4. that when you take fenugreek in an attempt to boost your milk supply not only do you now smell like maple syrup, but your pee and your baby will too. (it's also used to flavour cheap maple syrup, who knew).

5. that this pointy pixie ear will delight your very soul.


6. that it took a few weeks to get used to our new baby, but now that the sleeplessness is routine, you will want to pause time forever to hold your sweet boys in your arms.

7. that you will be ridiculously grateful when your baby sleeps 2 full hours at night between feedings. that these two hour intervals will make you feel like supermummy the next day until your body crashes at 4pm and you literally count the minutes until your husband comes home with fresh arms.

8. that you will look at moms with more than one child in awe and wonder how on earth they can be so put together--you can tell they've recently showered.

9. that the saying 'sleep when the baby sleeps' is still complete and utter crap. I have things to do, thank you, that I would totally be doing if I could just get the sleeping baby off of my lap.

10. that the feat of getting both kids out the door, one on bike and one in a sling for a 10-minute bikeride will be comparable to scaling Mt. Everest in your eyes. And that while you're ready to rush around the block, your body will protest with painful squeaks in your over-widened pelvis.

11. and finally, that watching your new son smile when he sees your older son come close will make your heart go mushy and tears creep into your eyes, to witness the power of the older sibling. Nuby is smitten with Kini and I can't wait to watch them grow up together.

Thursday, August 11, 2011

a beginning, of sorts

this. this right here is where I am, among the chaos that a 4 year old and 5-week old bring. and am I still technically a newlywed? 9 months married, and yes that would be a honeymoon baby.

let's take a tour of chez moi, shall we?


welcome to my living room (via fuzzy iphone photo). this is my life. that on the left would be what is left of our green couch, enthusiastically disassembled each day by by our 4 year old, Kini (kee-nee, and yes it`s a nickname). you can see the crumpled aftermath of said young boy's body on the cushion on the floor post-couch-jump.

that swing in the foreground would be the loaner swing that our 5-week old nuby (pronounced 'newbie', as named by Kini when I was pregnant, and yes another nickname), sat in and enjoyed for approximately 5 minutes one day many weeks ago had has rejected on a daily basis since. rejected by much writhing and yelling, I might add. yet still we try..

that extra large and ugly square coffee table is barely visible under the clutter, would you believe it actually has a glass top? and is intended for the storage of, well, drinking glasses and such?
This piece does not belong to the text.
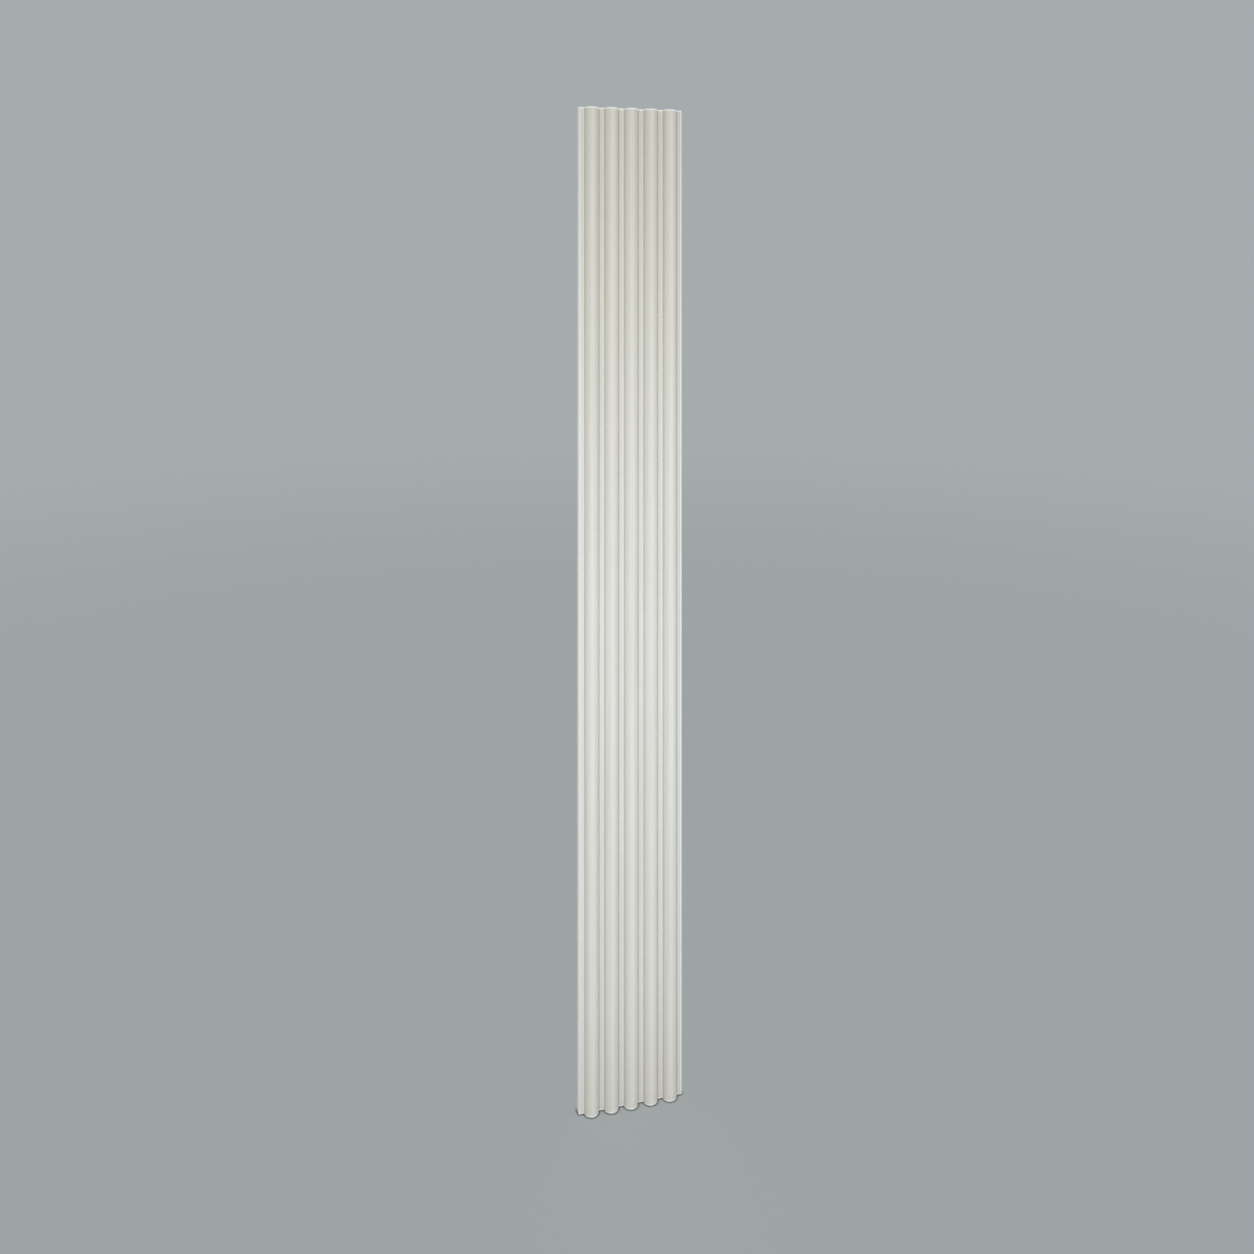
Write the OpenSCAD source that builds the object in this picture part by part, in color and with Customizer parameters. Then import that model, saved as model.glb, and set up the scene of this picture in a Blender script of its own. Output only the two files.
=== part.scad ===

moving a little to the north-west you'll note another couch (oh look! we have a floor!). see that empty spot on the right? that's where I spend my day, with nuby either feeding or sleeping on me. he doesn't like to be put down, ever. never ever.

to the right of the couch is the playpen, a charming device that has a shallow insert where your newborn is intended to sleep. our newborn, however, does not. ok, we've been able to get him in there a few times, but he really really prefers to sleep on something with a heartbeat. that elbow shaped yellow thing on top would be my nursing pillow, Aka the most useful item in our house right now. its big enough to serve double duty when I'm feeding nuby that Kini can cozy in beside me and tuck his legs under and feel a part of what we're doing. it's the only thing I can get nuby to sleep on (which is a whole other post), and it's really useful when you're reading. not that I've done that lately.

the tall black and white barrel in the middle would be one of our laundry baskets-- the bane of my existence. I truly don't mind doing laundry, I'm just flabbergasted at how much more there is to do with the addition of a pint sized baby.

the table just cut off on the right is our dining table, the hub of the living room.. when we find the time and coordination to eat at it. half of it is more than likely covered with stuff, here you can see the latest acquisition: the game of golf.


and here is the couch, reassembled. sort of. it's a grand effort by son number one, and the neatest that room looked all day (just ignore the massive table of clutter in the foreground).

and that's kind of how my days have been going these past 5 plus weeks. everything gets pulled apart during the day; the house, even me, and gets put back together, sort of, when my darling husband returns home.

why ginmummy? because I'm taking my new chaotic life as a family of four one drink, erm I mean day, at a time.